» Entries

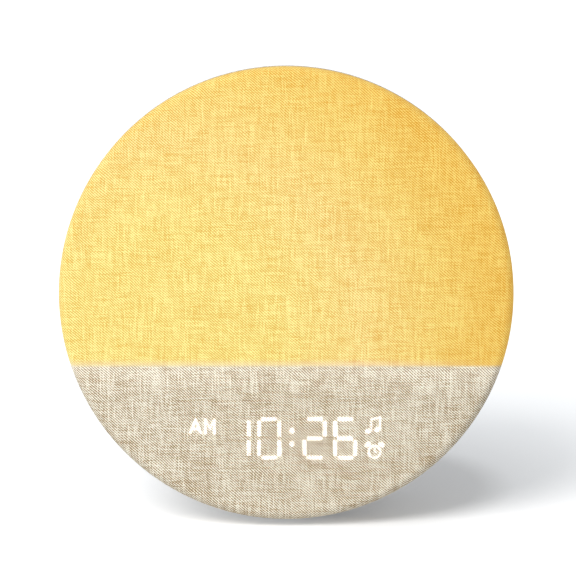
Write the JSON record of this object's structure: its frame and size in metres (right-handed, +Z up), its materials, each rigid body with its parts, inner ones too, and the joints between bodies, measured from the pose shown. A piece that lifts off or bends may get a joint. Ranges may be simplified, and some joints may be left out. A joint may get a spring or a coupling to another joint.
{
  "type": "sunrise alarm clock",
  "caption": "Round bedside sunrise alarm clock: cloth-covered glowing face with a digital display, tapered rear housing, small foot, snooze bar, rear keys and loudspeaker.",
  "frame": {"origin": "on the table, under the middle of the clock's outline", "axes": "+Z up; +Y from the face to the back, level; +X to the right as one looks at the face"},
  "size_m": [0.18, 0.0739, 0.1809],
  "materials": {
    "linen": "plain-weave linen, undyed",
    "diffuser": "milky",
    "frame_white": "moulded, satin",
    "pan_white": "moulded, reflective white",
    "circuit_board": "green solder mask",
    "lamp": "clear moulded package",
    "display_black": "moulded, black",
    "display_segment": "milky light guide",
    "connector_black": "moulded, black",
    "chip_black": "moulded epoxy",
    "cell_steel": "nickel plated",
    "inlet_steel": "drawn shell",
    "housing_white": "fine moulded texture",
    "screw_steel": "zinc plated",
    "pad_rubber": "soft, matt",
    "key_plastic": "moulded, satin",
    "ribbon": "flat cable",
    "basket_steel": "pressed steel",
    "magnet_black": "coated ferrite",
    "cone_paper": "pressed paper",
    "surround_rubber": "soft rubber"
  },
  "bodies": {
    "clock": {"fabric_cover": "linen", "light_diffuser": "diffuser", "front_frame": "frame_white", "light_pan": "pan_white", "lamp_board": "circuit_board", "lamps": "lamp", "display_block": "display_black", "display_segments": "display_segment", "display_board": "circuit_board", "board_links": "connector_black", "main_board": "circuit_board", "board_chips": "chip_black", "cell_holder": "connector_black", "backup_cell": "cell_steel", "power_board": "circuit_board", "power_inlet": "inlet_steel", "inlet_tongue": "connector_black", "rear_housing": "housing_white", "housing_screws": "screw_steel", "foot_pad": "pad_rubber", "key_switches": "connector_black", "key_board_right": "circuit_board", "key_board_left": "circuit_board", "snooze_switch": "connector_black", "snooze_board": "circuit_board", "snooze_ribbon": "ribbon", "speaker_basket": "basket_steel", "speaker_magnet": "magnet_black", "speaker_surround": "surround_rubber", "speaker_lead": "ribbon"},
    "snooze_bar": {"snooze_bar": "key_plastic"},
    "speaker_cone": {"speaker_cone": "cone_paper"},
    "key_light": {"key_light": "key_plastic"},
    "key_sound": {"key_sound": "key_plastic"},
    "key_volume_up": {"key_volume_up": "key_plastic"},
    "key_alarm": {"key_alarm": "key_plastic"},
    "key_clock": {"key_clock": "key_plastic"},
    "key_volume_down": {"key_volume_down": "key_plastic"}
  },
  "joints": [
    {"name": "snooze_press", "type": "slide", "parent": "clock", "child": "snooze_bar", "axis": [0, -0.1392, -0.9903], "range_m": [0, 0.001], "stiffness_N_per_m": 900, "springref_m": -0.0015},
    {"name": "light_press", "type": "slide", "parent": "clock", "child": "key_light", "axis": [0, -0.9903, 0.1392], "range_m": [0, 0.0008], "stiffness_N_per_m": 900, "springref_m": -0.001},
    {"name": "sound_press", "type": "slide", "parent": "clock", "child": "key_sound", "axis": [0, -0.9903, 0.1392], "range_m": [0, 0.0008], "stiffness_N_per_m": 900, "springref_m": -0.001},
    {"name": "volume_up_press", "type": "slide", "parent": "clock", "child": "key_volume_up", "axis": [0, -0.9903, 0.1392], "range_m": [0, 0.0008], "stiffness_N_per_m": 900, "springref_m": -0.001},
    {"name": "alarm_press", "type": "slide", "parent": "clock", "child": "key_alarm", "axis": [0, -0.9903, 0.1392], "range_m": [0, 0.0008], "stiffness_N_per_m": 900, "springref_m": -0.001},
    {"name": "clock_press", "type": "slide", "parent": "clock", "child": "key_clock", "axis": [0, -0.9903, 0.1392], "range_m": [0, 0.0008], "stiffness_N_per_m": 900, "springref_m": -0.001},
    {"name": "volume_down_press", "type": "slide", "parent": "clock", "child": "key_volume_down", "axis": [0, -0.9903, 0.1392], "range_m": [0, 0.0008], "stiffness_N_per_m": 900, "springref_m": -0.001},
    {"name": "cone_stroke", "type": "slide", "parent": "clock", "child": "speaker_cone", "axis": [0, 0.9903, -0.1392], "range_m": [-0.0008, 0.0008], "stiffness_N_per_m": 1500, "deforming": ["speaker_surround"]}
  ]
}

==

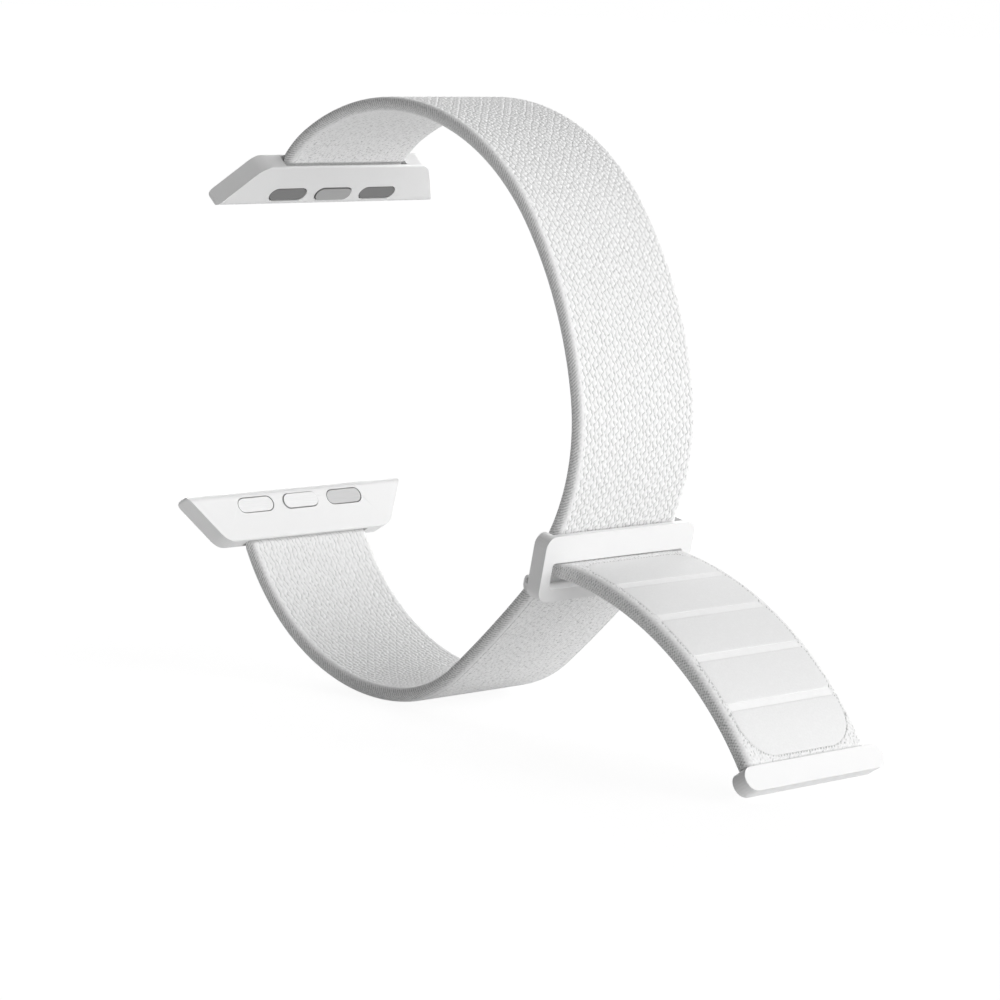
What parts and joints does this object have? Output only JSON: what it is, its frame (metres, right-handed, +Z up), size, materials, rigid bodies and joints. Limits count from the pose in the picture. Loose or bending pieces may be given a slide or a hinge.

==

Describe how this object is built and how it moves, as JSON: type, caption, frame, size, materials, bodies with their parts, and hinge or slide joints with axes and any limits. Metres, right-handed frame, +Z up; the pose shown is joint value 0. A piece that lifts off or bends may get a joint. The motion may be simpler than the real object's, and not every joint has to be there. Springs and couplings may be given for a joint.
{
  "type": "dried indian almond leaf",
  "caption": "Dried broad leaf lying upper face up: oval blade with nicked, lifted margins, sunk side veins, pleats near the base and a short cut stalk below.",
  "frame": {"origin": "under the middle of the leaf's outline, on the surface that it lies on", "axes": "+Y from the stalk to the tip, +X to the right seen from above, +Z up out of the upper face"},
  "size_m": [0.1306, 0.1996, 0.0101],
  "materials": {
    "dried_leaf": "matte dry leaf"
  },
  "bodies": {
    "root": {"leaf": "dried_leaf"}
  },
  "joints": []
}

» Task prompt
Copy each line of the records containing the string "with".

» Exercise solution
Write the JSON record of this object's structure: its frame and size in metres (right-handed, +Z up), its materials, each rigid body with its parts, inner ones too, and the joints between bodies, measured from the pose shown. A piece that lifts off or bends may get a joint. Ranges may be simplified, and some joints may be left out. A joint may get a spring or a coupling to another joint.
  "caption": "Round bedside sunrise alarm clock: cloth-covered glowing face with a digital display, tapered rear housing, small foot, snooze bar, rear keys and loudspeaker.",
Describe how this object is built and how it moves, as JSON: type, caption, frame, size, materials, bodies with their parts, and hinge or slide joints with axes and any limits. Metres, right-handed frame, +Z up; the pose shown is joint value 0. A piece that lifts off or bends may get a joint. The motion may be simpler than the real object's, and not every joint has to be there. Springs and couplings may be given for a joint.
  "caption": "Dried broad leaf lying upper face up: oval blade with nicked, lifted margins, sunk side veins, pleats near the base and a short cut stalk below.",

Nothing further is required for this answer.